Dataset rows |
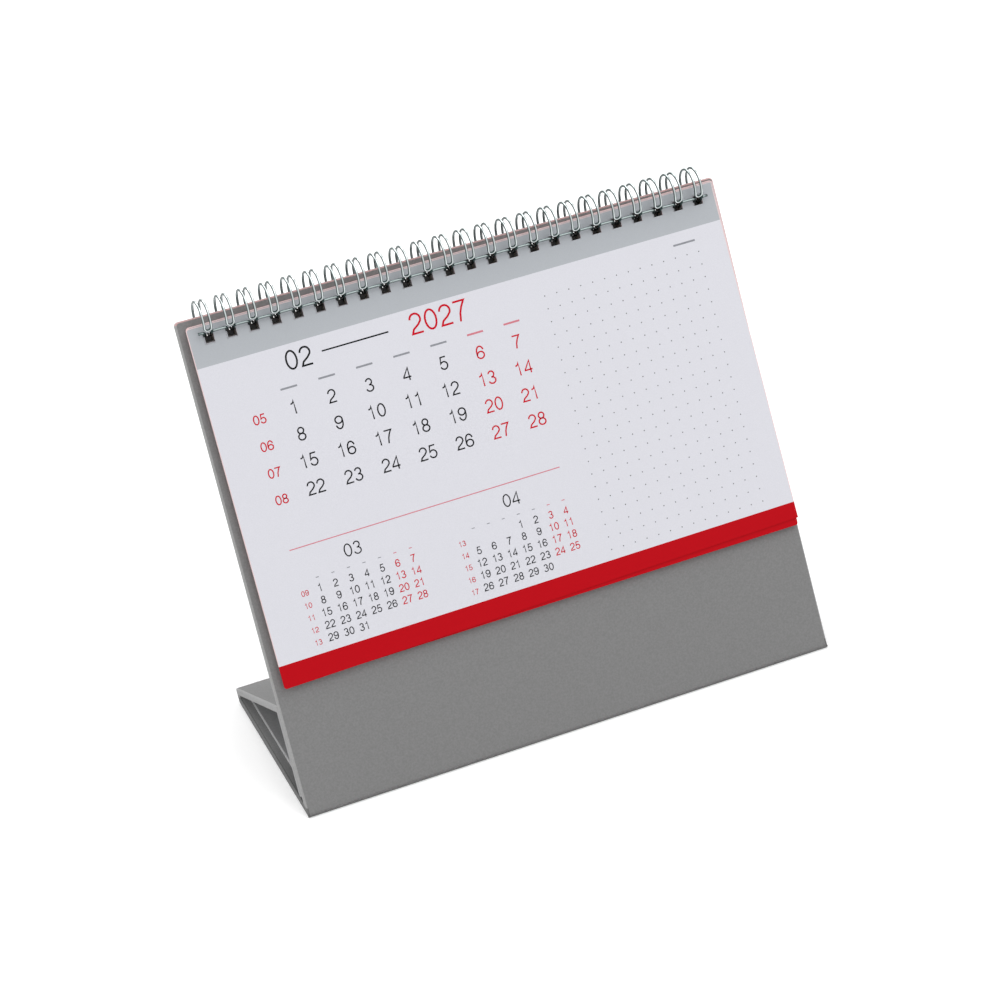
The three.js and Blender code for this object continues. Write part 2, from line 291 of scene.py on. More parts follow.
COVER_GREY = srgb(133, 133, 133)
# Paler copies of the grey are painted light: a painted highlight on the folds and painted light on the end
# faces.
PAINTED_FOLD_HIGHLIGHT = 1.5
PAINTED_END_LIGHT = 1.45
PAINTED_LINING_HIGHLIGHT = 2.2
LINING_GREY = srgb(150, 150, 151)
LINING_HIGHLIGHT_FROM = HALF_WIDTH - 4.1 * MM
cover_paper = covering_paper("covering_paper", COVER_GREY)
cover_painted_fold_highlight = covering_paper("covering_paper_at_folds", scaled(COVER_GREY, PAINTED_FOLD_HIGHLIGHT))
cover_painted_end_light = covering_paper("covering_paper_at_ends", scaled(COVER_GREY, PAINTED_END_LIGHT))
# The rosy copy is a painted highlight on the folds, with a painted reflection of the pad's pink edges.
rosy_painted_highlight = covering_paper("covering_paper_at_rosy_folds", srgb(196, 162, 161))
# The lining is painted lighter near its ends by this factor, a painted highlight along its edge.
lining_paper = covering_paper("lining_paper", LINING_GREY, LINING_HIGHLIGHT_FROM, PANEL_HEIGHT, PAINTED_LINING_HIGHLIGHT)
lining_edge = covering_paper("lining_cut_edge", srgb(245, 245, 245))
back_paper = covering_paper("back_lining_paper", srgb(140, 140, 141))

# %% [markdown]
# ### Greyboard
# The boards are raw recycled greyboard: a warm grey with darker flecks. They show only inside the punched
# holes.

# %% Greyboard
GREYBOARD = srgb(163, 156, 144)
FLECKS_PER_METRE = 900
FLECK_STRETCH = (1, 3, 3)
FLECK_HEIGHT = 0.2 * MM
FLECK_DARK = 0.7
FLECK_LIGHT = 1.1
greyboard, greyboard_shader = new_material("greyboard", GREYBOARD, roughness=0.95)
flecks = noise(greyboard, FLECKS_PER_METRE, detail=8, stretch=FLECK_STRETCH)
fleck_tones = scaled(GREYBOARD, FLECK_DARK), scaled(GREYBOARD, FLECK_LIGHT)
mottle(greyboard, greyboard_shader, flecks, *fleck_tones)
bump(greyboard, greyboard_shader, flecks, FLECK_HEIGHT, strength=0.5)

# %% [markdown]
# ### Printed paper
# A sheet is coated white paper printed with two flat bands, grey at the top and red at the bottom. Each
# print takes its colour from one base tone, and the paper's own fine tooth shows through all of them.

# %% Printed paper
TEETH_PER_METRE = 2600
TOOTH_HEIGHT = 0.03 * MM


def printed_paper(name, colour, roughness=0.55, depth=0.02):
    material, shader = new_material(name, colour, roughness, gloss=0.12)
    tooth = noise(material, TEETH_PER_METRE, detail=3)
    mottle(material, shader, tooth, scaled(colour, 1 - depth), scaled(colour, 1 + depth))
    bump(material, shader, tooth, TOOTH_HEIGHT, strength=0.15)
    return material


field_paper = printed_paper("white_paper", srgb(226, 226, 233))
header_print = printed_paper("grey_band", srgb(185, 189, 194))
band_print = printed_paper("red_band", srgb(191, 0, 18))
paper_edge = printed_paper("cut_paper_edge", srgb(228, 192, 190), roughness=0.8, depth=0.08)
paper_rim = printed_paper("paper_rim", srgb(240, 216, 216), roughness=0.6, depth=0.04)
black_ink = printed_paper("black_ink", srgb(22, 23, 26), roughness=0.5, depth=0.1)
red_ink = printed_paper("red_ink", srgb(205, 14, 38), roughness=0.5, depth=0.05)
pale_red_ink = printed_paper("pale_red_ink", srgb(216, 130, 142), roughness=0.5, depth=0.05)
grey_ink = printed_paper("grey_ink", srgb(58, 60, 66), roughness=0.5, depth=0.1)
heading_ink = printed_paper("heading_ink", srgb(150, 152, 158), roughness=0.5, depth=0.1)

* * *

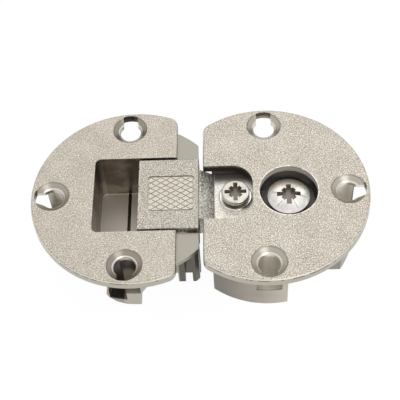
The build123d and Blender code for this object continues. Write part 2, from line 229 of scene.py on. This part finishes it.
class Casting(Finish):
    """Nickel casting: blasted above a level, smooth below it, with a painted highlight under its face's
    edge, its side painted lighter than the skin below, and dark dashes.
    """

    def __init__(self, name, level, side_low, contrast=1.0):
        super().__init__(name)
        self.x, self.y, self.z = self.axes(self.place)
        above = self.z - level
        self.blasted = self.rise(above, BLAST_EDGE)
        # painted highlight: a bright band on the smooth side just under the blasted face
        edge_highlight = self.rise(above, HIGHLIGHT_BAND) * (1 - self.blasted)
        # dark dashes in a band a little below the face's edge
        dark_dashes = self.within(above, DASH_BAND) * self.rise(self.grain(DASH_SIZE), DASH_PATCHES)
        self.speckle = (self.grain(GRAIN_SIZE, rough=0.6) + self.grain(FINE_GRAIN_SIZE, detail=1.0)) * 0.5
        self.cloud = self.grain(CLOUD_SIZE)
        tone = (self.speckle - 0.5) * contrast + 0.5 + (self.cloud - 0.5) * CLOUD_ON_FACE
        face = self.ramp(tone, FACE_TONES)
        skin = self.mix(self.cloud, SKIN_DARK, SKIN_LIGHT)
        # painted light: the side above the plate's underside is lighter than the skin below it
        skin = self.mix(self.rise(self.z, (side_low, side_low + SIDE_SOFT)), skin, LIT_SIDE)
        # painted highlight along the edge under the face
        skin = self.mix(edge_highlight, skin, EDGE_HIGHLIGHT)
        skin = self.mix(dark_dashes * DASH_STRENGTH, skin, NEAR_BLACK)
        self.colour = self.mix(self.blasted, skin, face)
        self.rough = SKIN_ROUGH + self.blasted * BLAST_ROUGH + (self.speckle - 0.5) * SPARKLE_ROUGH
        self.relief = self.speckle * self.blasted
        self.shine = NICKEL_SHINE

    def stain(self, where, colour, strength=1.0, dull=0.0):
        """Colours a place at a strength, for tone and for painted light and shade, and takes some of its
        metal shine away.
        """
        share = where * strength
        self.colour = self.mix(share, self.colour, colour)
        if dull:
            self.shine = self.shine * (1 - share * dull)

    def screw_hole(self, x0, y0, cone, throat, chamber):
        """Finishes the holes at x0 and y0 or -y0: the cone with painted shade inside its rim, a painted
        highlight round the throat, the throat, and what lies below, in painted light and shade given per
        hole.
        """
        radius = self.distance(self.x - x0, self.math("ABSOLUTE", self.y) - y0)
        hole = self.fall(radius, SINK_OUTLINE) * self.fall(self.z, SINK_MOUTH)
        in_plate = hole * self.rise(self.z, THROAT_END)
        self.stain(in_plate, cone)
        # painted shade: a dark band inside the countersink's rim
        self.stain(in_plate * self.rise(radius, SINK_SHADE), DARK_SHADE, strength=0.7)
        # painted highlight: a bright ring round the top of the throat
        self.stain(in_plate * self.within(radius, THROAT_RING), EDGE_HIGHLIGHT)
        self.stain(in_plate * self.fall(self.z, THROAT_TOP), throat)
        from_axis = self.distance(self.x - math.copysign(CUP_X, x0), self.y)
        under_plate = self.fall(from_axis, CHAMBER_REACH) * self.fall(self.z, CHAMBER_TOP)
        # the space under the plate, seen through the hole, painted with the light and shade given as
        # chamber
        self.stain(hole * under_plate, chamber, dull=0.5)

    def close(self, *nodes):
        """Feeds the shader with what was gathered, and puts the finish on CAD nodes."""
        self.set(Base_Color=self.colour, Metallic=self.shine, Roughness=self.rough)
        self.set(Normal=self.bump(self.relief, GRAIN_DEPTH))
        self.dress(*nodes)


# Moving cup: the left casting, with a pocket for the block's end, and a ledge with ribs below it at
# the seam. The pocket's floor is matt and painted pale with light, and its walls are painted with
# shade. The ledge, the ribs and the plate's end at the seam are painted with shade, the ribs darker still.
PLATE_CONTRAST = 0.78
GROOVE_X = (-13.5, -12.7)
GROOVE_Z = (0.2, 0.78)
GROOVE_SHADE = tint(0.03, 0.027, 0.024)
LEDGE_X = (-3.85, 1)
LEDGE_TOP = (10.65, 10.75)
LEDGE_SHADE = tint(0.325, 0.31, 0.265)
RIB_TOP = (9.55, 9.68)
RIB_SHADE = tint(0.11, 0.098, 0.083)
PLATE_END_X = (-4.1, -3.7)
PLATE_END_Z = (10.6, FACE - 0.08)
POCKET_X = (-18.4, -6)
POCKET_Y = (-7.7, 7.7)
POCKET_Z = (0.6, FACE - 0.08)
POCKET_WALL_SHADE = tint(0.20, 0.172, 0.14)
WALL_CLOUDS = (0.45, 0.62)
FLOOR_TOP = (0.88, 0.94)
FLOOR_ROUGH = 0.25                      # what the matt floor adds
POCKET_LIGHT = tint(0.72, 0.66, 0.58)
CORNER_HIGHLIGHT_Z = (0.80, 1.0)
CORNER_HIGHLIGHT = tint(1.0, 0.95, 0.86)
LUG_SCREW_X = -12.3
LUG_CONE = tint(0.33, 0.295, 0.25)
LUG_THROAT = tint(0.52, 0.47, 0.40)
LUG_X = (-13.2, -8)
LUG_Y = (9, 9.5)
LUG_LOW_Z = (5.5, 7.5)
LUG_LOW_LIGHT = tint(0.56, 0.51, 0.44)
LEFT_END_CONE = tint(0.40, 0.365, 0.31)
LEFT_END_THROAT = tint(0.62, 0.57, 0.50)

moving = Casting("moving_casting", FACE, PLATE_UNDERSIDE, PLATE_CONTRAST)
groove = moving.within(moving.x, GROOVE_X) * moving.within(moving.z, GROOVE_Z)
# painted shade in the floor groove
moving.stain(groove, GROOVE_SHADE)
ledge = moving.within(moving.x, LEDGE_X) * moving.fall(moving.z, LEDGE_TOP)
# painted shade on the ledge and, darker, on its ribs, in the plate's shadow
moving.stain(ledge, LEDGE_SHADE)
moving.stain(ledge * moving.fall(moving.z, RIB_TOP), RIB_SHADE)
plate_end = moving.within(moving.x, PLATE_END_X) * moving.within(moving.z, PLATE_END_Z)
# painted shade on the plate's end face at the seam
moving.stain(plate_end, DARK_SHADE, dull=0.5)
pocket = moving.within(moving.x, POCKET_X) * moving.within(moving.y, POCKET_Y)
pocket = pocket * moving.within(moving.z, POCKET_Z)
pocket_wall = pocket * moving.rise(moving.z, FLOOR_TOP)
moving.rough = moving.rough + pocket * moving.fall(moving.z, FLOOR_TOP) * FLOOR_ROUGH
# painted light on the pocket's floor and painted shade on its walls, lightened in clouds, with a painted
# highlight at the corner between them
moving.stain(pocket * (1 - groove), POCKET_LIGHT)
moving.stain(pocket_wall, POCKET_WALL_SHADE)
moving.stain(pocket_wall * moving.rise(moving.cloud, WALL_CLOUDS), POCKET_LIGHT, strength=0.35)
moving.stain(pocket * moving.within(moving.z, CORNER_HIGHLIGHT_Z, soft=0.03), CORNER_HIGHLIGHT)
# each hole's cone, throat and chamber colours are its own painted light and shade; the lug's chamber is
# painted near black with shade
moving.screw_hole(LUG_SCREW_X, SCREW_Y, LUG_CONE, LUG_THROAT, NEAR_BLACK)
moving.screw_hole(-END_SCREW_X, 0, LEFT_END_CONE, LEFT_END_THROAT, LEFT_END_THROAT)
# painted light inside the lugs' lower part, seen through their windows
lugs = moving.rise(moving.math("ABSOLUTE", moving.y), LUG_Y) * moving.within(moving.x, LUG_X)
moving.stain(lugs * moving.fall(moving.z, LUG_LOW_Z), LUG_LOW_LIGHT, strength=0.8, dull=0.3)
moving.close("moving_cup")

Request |
Exactly as written, return the lines from the line containing "The three.js and" through the line containing "# print takes", both included.

Written reply |
The three.js and Blender code for this object continues. Write part 2, from line 291 of scene.py on. More parts follow.
COVER_GREY = srgb(133, 133, 133)
# Paler copies of the grey are painted light: a painted highlight on the folds and painted light on the end
# faces.
PAINTED_FOLD_HIGHLIGHT = 1.5
PAINTED_END_LIGHT = 1.45
PAINTED_LINING_HIGHLIGHT = 2.2
LINING_GREY = srgb(150, 150, 151)
LINING_HIGHLIGHT_FROM = HALF_WIDTH - 4.1 * MM
cover_paper = covering_paper("covering_paper", COVER_GREY)
cover_painted_fold_highlight = covering_paper("covering_paper_at_folds", scaled(COVER_GREY, PAINTED_FOLD_HIGHLIGHT))
cover_painted_end_light = covering_paper("covering_paper_at_ends", scaled(COVER_GREY, PAINTED_END_LIGHT))
# The rosy copy is a painted highlight on the folds, with a painted reflection of the pad's pink edges.
rosy_painted_highlight = covering_paper("covering_paper_at_rosy_folds", srgb(196, 162, 161))
# The lining is painted lighter near its ends by this factor, a painted highlight along its edge.
lining_paper = covering_paper("lining_paper", LINING_GREY, LINING_HIGHLIGHT_FROM, PANEL_HEIGHT, PAINTED_LINING_HIGHLIGHT)
lining_edge = covering_paper("lining_cut_edge", srgb(245, 245, 245))
back_paper = covering_paper("back_lining_paper", srgb(140, 140, 141))

# %% [markdown]
# ### Greyboard
# The boards are raw recycled greyboard: a warm grey with darker flecks. They show only inside the punched
# holes.

# %% Greyboard
GREYBOARD = srgb(163, 156, 144)
FLECKS_PER_METRE = 900
FLECK_STRETCH = (1, 3, 3)
FLECK_HEIGHT = 0.2 * MM
FLECK_DARK = 0.7
FLECK_LIGHT = 1.1
greyboard, greyboard_shader = new_material("greyboard", GREYBOARD, roughness=0.95)
flecks = noise(greyboard, FLECKS_PER_METRE, detail=8, stretch=FLECK_STRETCH)
fleck_tones = scaled(GREYBOARD, FLECK_DARK), scaled(GREYBOARD, FLECK_LIGHT)
mottle(greyboard, greyboard_shader, flecks, *fleck_tones)
bump(greyboard, greyboard_shader, flecks, FLECK_HEIGHT, strength=0.5)

# %% [markdown]
# ### Printed paper
# A sheet is coated white paper printed with two flat bands, grey at the top and red at the bottom. Each
# print takes its colour from one base tone, and the paper's own fine tooth shows through all of them.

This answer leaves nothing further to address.